Die entscheidende Frage lautet: Wo liegt der Vorteil? - Um es klar zu sagen: Ich halte auch die Initiative der Europäischen Union, für die Offenlegung all dieser Daten zu kämpfen, für falsch. Ich sage Ihnen: Ich habe im Europäischen Parlament für Transparenz in der Kommission gekämpft, dafür, dass die Kommission interne Entscheidungsprozesse offenlegt.
Wir haben den Haushalt der Europäischen Union über viele Jahre nicht genehmigt, weil uns die Transparenz in der Kommission fehlte.

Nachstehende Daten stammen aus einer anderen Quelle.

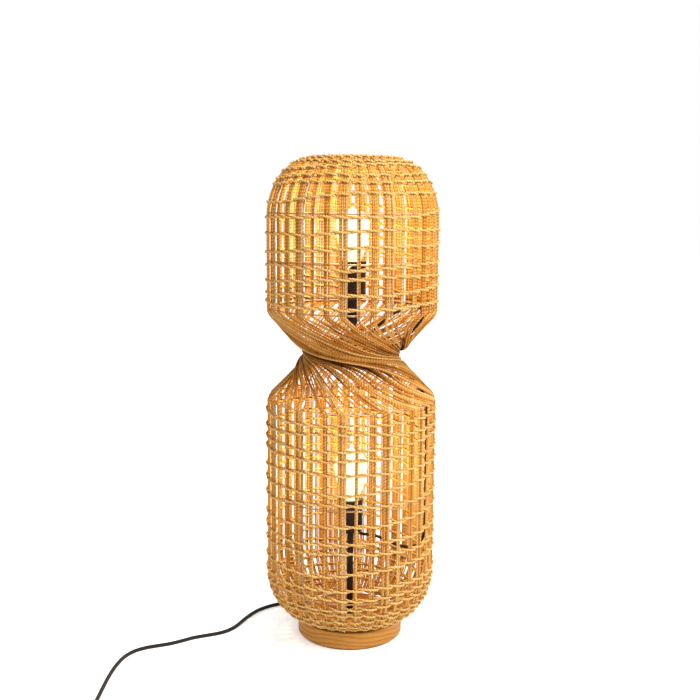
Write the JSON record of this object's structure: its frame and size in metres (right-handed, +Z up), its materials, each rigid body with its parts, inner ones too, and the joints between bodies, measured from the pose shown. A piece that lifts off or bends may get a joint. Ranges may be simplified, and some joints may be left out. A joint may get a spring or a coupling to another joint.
{
  "type": "woven rope floor lamp",
  "caption": "Hourglass floor lamp of woven rope with a twisted waist, a bulb in each drum, a round wooden base and a mains cord with a rocker switch.",
  "frame": {"origin": "centre of the base's underside, on the floor", "axes": "+Z up along the lamp's axis, -Y towards the front, +X to the right seen from the front"},
  "size_m": [0.5642, 0.6447, 0.862],
  "materials": {
    "rope": "natural twisted paper or seagrass cord, matt",
    "wire": "beige powder-coated steel wire",
    "wood": "pale turned wood with a satin lacquer",
    "felt": "dark felt",
    "black_metal": "satin black",
    "black_plastic": "satin black moulding",
    "steel": "plain zinc-plated steel",
    "brass": "plain",
    "ceramic": "white glazed insulating body",
    "lamp_glass": "frosted, lit warm white",
    "cord": "black and brown braided sleeve"
  },
  "bodies": {
    "lamp": {"upper_weave_dome": "rope", "upper_weave_drum": "rope", "waist_strings_top": "rope", "waist_strings_bottom": "rope", "lower_weave_drum": "rope", "lower_weave_bowl": "rope", "upper_frame": "wire", "lower_frame": "wire", "holder_spider": "wire", "base_disc": "wood", "base_felt": "felt", "pole_tube": "black_metal", "pole_collar": "black_metal", "lower_holder_cap": "black_plastic", "lower_holder_shell": "black_plastic", "upper_holder_shell": "black_plastic", "upper_shade_ring": "black_plastic", "upper_holder_sleeve": "black_plastic", "cord_gland": "black_plastic", "coil_tie": "black_plastic", "switch_base": "black_plastic", "switch_cover": "black_plastic", "plug_body": "black_plastic", "threaded_rod": "steel", "base_washer": "steel", "base_nut": "steel", "holder_nut": "steel", "base_screw_1": "steel", "base_screw_2": "steel", "base_screw_3": "steel", "base_screw_4": "steel", "switch_screw_1": "steel", "switch_screw_2": "steel", "plug_pin_1": "steel", "plug_pin_2": "steel", "lower_centre_contact": "brass", "upper_centre_contact": "brass", "lower_screw_shell": "brass", "upper_screw_shell": "brass", "lower_holder_core": "ceramic", "upper_holder_core": "ceramic", "link_cable": "cord", "feed_lead": "cord", "mains_cord": "cord", "cord_to_coil": "cord", "cord_tail": "cord", "cord_coil": "cord"},
    "upper_bulb_lift": {"upper_bulb_tip": "brass"},
    "upper_bulb": {"upper_bulb_insulator": "black_plastic", "upper_bulb_cap": "brass", "upper_bulb_glass": "lamp_glass"},
    "lower_bulb_lift": {"lower_bulb_tip": "brass"},
    "lower_bulb": {"lower_bulb_insulator": "black_plastic", "lower_bulb_cap": "brass", "lower_bulb_glass": "lamp_glass"},
    "rocker": {"switch_rocker": "black_plastic"}
  },
  "joints": [
    {"name": "upper_bulb_rise", "type": "slide", "parent": "lamp", "child": "upper_bulb_lift", "axis": [0, 0, 1], "range_m": [0, 0.0109]},
    {"name": "upper_bulb_turn", "type": "hinge", "parent": "upper_bulb_lift", "child": "upper_bulb", "pos_m": [0, 0, 0.7], "axis": [0, 0, 1], "range_deg": [0, 1080]},
    {"name": "lower_bulb_rise", "type": "slide", "parent": "lamp", "child": "lower_bulb_lift", "axis": [0, 0, 1], "range_m": [0, 0.0109]},
    {"name": "lower_bulb_turn", "type": "hinge", "parent": "lower_bulb_lift", "child": "lower_bulb", "pos_m": [0, 0, 0.27], "axis": [0, 0, 1], "range_deg": [0, 1080]},
    {"name": "switch_rock", "type": "hinge", "parent": "lamp", "child": "rocker", "pos_m": [-0.3985, -0.354, 0.014], "axis": [1, 0, 0], "range_deg": [-24, 0]}
  ],
  "couplings": [
    {"joint": "upper_bulb_rise", "follows": "upper_bulb_turn", "m_per_rad": 0.00057757},
    {"joint": "lower_bulb_rise", "follows": "lower_bulb_turn", "m_per_rad": 0.00057757}
  ]
}
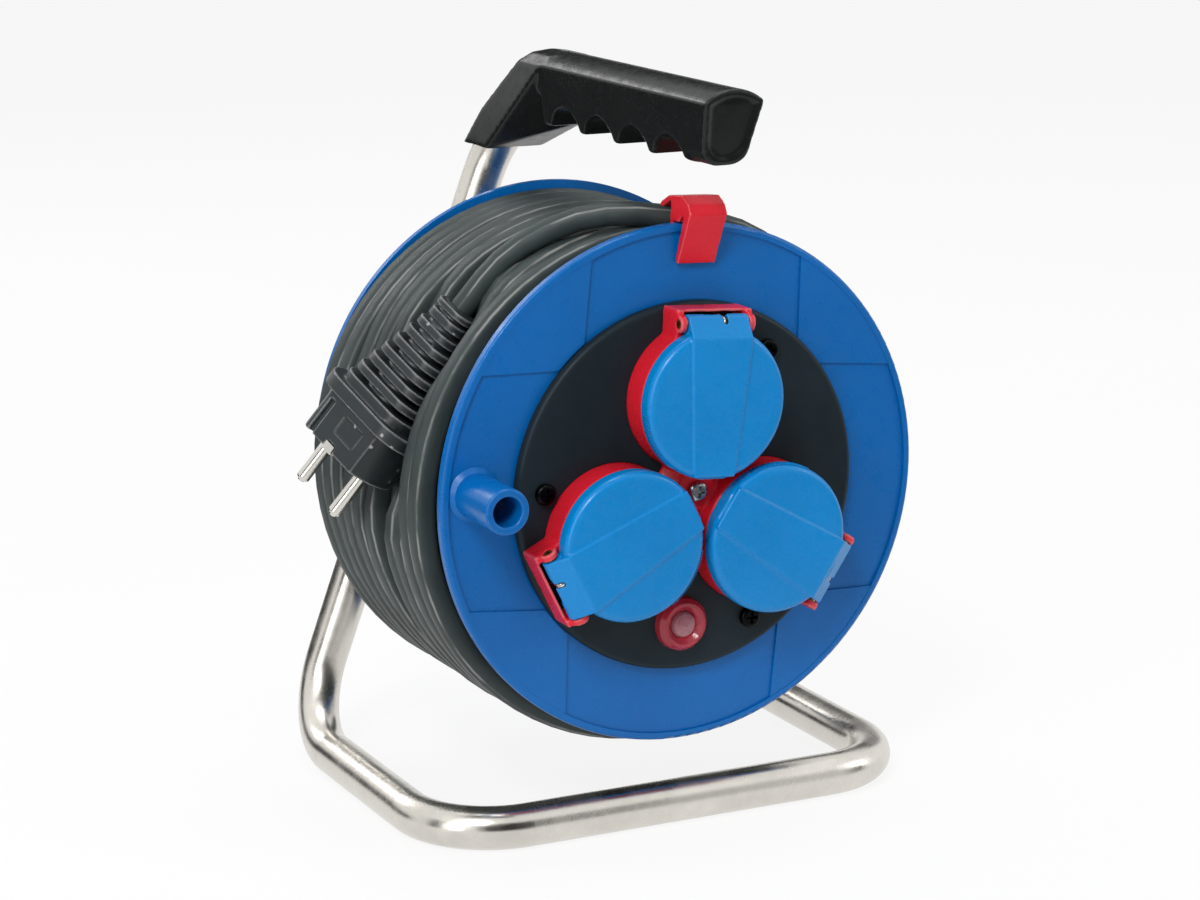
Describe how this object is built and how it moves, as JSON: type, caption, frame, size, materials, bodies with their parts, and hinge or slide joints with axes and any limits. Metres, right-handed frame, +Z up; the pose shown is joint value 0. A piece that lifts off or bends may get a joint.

Dass nun die Europäische Kommission damit anfängt, beim Endempfänger Transparenz herstellen zu wollen, aber die eigenen Prozesse nicht transparent macht, ist eine andere Sache. Darüber könnten wir vielleicht einmal eine Debatte im Europaausschuss führen.
Ich sehe allerdings ein, dass die Bürgerinnen und Bürger ein Recht darauf haben, zu erfahren, wofür ihre Steuergelder - Sie haben im Übrigen in der Debatte immer von Steuergeldern und nicht von Subventionen gesprochen - letztlich verwendet werden. Steuergelder - und nicht Subventionen - betreffen alle Bereiche staatlicher Transferleistungen.
Als Nächstes hätten Sie dann eine Debatte über den Sozialhaushalt an der Backe. Dann möchte der Bürger wissen, wohin die Steuergelder im Bereich der Sozialhilfe gehen. Dann würden wir bestimmt auch eine Debatte über den gläsernen Abgeordneten führen. Nein, dann würden wir wieder eine ganz breite
Debatte über Steuergelder führen. Ich stimme mit Ihnen überein, dass wir bei den Subventionen Transparenz haben wollen, aber darum ging es in der Debatte nicht. Diesen Unterschied sollten wir schon beachten.
Ich möchte deutlich machen, dass die Europäische Union einem transparenten Prozess unterliegt. Wir haben mit dem Angleichprozess in den Prämien ab 2013 ganz einfache Rechenarten: Wer 100 ha hat, der bekommt das Doppelte von dem, was jemand mit 50 ha bekommt. Es sind relativ einfache Rechenexempel, die jeder durchrechnen kann.
Ich sage Ihnen noch eins: Sie plädieren immer für Verwaltungsabbau. Sie plädieren für den Abbau von Stellen und für schlankere Verwaltungsstrukturen; das haben Sie gerade eben in der Debatte deutlich gemacht. Hier wird die Frage, was es den Staat kostet, diese Daten für jeden Einzelnen aufzustellen und vorzuhalten, gar nicht gestellt.
Noch einmal: Die Verpflichtung zur Veröffentlichung unternehmens- beziehungsweise personenbezogener Daten wird EU-rechtlich vorgeschrieben werden. Die Veröffentlichungspflichten werden voraussichtlich für die erste Säule 2009 und für die zweite Säule 2008 gelten. Darum werden wir nicht herumkommen. Aber dies vorzuziehen, ist überhaupt nicht notwendig.
Ich danke dem Herrn Minister und erteile für einen Kurzbeitrag Herrn Abgeordneten Matthiessen das Wort.
Herr Minister, ich möchte kurz auf Ihre Erwiderungen und auf die Beiträge anderer Parteien hier eingehen.
Sie sagten, es sei ein unvertretbarer Aufwand. Die Daten liegen in Ihrem Haus vor. Wir verlangen lediglich, dass sie veröffentlicht werden.
Lägen diese Daten nicht in aufbereiteter Form vor, dann wäre dies ein ganz schönes Durcheinander in Ihrem Haus.
Nun möchte ich auf den hier vielfach bemühten Datenschutz eingehen. Natürlich gibt es im Sozialbereich einen Schutz. Hier handelt es sich aber nicht um Sozialdaten, sondern um Wirtschaftsdaten.
- Wir verlangen von einem Bauernhof doch nicht, dass er uns etwas zu seinen Entnahmen oder zu seiner Kreditsituation sagt. Es geht uns nicht darum, wie viel Fremdkapital er hat oder ob die Oma dort mitarbeitet. Wir möchten lediglich wissen, wie viele Subventionen er erhält; so steht es auch in unserem Antrag. Das Besondere dabei ist, dass es steuerfinanzierte Subventionen sind. Das macht es aus Sicht des Bürgers, der die Steuern aufzubringen hat, interessant.